## Problem
Reproduce each line exactly. Skip none.
═══ Provided entries
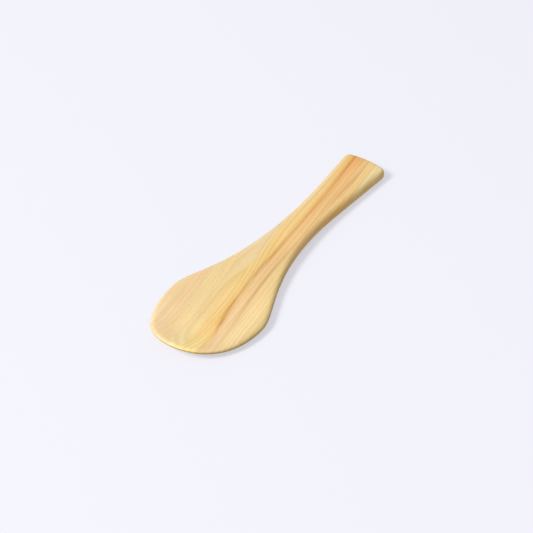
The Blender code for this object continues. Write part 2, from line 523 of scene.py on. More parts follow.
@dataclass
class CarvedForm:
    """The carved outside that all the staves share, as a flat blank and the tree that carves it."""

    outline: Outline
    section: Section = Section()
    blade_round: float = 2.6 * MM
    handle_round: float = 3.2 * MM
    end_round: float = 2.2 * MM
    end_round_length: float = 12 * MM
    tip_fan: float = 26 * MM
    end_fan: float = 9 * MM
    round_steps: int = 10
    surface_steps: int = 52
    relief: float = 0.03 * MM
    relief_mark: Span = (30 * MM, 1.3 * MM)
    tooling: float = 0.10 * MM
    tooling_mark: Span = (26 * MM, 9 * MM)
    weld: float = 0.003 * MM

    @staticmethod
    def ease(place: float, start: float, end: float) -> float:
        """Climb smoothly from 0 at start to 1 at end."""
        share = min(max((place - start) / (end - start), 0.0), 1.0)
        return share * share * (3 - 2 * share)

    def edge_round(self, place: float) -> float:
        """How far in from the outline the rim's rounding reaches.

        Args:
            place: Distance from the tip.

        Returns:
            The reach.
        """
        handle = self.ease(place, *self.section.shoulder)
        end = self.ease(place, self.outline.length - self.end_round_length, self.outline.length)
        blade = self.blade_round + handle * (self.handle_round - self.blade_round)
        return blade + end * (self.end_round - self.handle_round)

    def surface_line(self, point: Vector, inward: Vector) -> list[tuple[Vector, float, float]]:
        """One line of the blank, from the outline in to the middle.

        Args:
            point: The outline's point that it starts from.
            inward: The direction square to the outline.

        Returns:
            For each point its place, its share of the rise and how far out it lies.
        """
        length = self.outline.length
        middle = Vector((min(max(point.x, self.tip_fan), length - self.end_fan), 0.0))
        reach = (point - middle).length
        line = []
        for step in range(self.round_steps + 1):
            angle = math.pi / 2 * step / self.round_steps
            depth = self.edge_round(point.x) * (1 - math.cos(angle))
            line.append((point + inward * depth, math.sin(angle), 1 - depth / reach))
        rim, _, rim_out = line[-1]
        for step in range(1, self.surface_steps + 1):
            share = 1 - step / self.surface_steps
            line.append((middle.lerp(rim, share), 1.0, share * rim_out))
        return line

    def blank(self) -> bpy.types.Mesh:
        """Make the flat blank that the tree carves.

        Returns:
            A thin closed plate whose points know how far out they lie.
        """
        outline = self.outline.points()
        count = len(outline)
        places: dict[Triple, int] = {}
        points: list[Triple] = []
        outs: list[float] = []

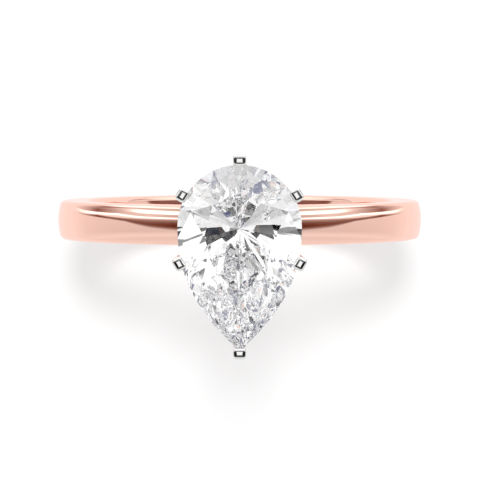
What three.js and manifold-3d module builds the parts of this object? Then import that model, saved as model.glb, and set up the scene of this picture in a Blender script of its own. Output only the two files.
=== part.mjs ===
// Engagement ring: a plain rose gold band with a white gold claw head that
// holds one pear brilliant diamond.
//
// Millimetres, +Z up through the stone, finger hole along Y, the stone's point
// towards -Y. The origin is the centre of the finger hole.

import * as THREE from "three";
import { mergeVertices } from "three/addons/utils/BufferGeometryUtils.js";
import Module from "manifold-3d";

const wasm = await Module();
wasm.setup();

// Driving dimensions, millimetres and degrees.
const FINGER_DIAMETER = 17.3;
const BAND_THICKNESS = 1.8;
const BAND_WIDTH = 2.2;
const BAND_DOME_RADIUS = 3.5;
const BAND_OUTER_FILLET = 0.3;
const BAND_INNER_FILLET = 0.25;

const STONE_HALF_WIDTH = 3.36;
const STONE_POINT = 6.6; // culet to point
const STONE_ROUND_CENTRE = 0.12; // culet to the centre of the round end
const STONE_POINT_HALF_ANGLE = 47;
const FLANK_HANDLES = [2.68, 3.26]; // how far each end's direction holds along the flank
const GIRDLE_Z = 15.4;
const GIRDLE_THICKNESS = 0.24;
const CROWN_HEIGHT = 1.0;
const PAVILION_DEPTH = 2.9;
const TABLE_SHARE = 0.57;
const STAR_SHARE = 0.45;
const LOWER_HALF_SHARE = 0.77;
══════
## Final result
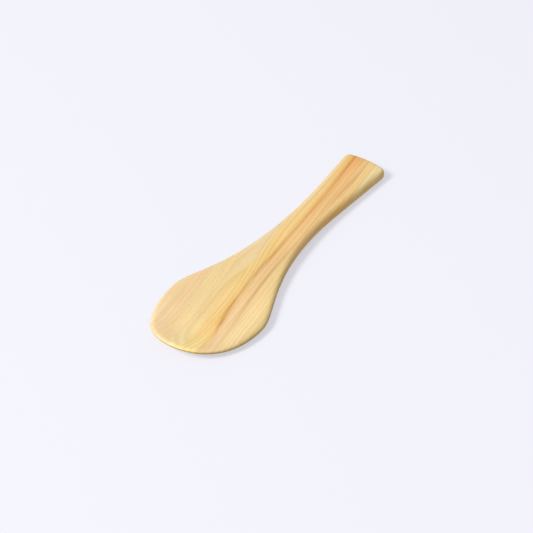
The Blender code for this object continues. Write part 2, from line 523 of scene.py on. More parts follow.
@dataclass
class CarvedForm:
    """The carved outside that all the staves share, as a flat blank and the tree that carves it."""

    outline: Outline
    section: Section = Section()
    blade_round: float = 2.6 * MM
    handle_round: float = 3.2 * MM
    end_round: float = 2.2 * MM
    end_round_length: float = 12 * MM
    tip_fan: float = 26 * MM
    end_fan: float = 9 * MM
    round_steps: int = 10
    surface_steps: int = 52
    relief: float = 0.03 * MM
    relief_mark: Span = (30 * MM, 1.3 * MM)
    tooling: float = 0.10 * MM
    tooling_mark: Span = (26 * MM, 9 * MM)
    weld: float = 0.003 * MM

    @staticmethod
    def ease(place: float, start: float, end: float) -> float:
        """Climb smoothly from 0 at start to 1 at end."""
        share = min(max((place - start) / (end - start), 0.0), 1.0)
        return share * share * (3 - 2 * share)

    def edge_round(self, place: float) -> float:
        """How far in from the outline the rim's rounding reaches.

        Args:
            place: Distance from the tip.

        Returns:
            The reach.
        """
        handle = self.ease(place, *self.section.shoulder)
        end = self.ease(place, self.outline.length - self.end_round_length, self.outline.length)
        blade = self.blade_round + handle * (self.handle_round - self.blade_round)
        return blade + end * (self.end_round - self.handle_round)

    def surface_line(self, point: Vector, inward: Vector) -> list[tuple[Vector, float, float]]:
        """One line of the blank, from the outline in to the middle.

        Args:
            point: The outline's point that it starts from.
            inward: The direction square to the outline.

        Returns:
            For each point its place, its share of the rise and how far out it lies.
        """
        length = self.outline.length
        middle = Vector((min(max(point.x, self.tip_fan), length - self.end_fan), 0.0))
        reach = (point - middle).length
        line = []
        for step in range(self.round_steps + 1):
            angle = math.pi / 2 * step / self.round_steps
            depth = self.edge_round(point.x) * (1 - math.cos(angle))
            line.append((point + inward * depth, math.sin(angle), 1 - depth / reach))
        rim, _, rim_out = line[-1]
        for step in range(1, self.surface_steps + 1):
            share = 1 - step / self.surface_steps
            line.append((middle.lerp(rim, share), 1.0, share * rim_out))
        return line

    def blank(self) -> bpy.types.Mesh:
        """Make the flat blank that the tree carves.

        Returns:
            A thin closed plate whose points know how far out they lie.
        """
        outline = self.outline.points()
        count = len(outline)
        places: dict[Triple, int] = {}
        points: list[Triple] = []
        outs: list[float] = []

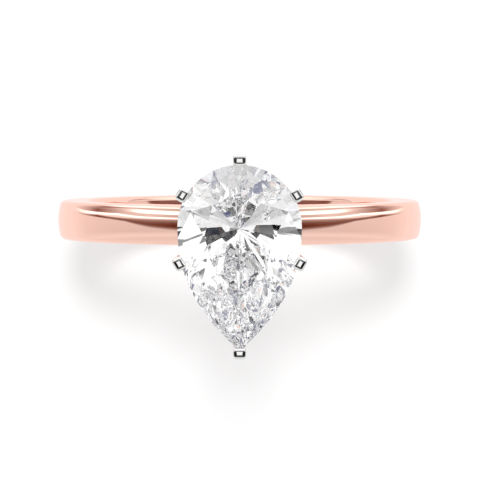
What three.js and manifold-3d module builds the parts of this object? Then import that model, saved as model.glb, and set up the scene of this picture in a Blender script of its own. Output only the two files.
=== part.mjs ===
// Engagement ring: a plain rose gold band with a white gold claw head that
// holds one pear brilliant diamond.
//
// Millimetres, +Z up through the stone, finger hole along Y, the stone's point
// towards -Y. The origin is the centre of the finger hole.

import * as THREE from "three";
import { mergeVertices } from "three/addons/utils/BufferGeometryUtils.js";
import Module from "manifold-3d";

const wasm = await Module();
wasm.setup();

// Driving dimensions, millimetres and degrees.
const FINGER_DIAMETER = 17.3;
const BAND_THICKNESS = 1.8;
const BAND_WIDTH = 2.2;
const BAND_DOME_RADIUS = 3.5;
const BAND_OUTER_FILLET = 0.3;
const BAND_INNER_FILLET = 0.25;

const STONE_HALF_WIDTH = 3.36;
const STONE_POINT = 6.6; // culet to point
const STONE_ROUND_CENTRE = 0.12; // culet to the centre of the round end
const STONE_POINT_HALF_ANGLE = 47;
const FLANK_HANDLES = [2.68, 3.26]; // how far each end's direction holds along the flank
const GIRDLE_Z = 15.4;
const GIRDLE_THICKNESS = 0.24;
const CROWN_HEIGHT = 1.0;
const PAVILION_DEPTH = 2.9;
const TABLE_SHARE = 0.57;
const STAR_SHARE = 0.45;
const LOWER_HALF_SHARE = 0.77;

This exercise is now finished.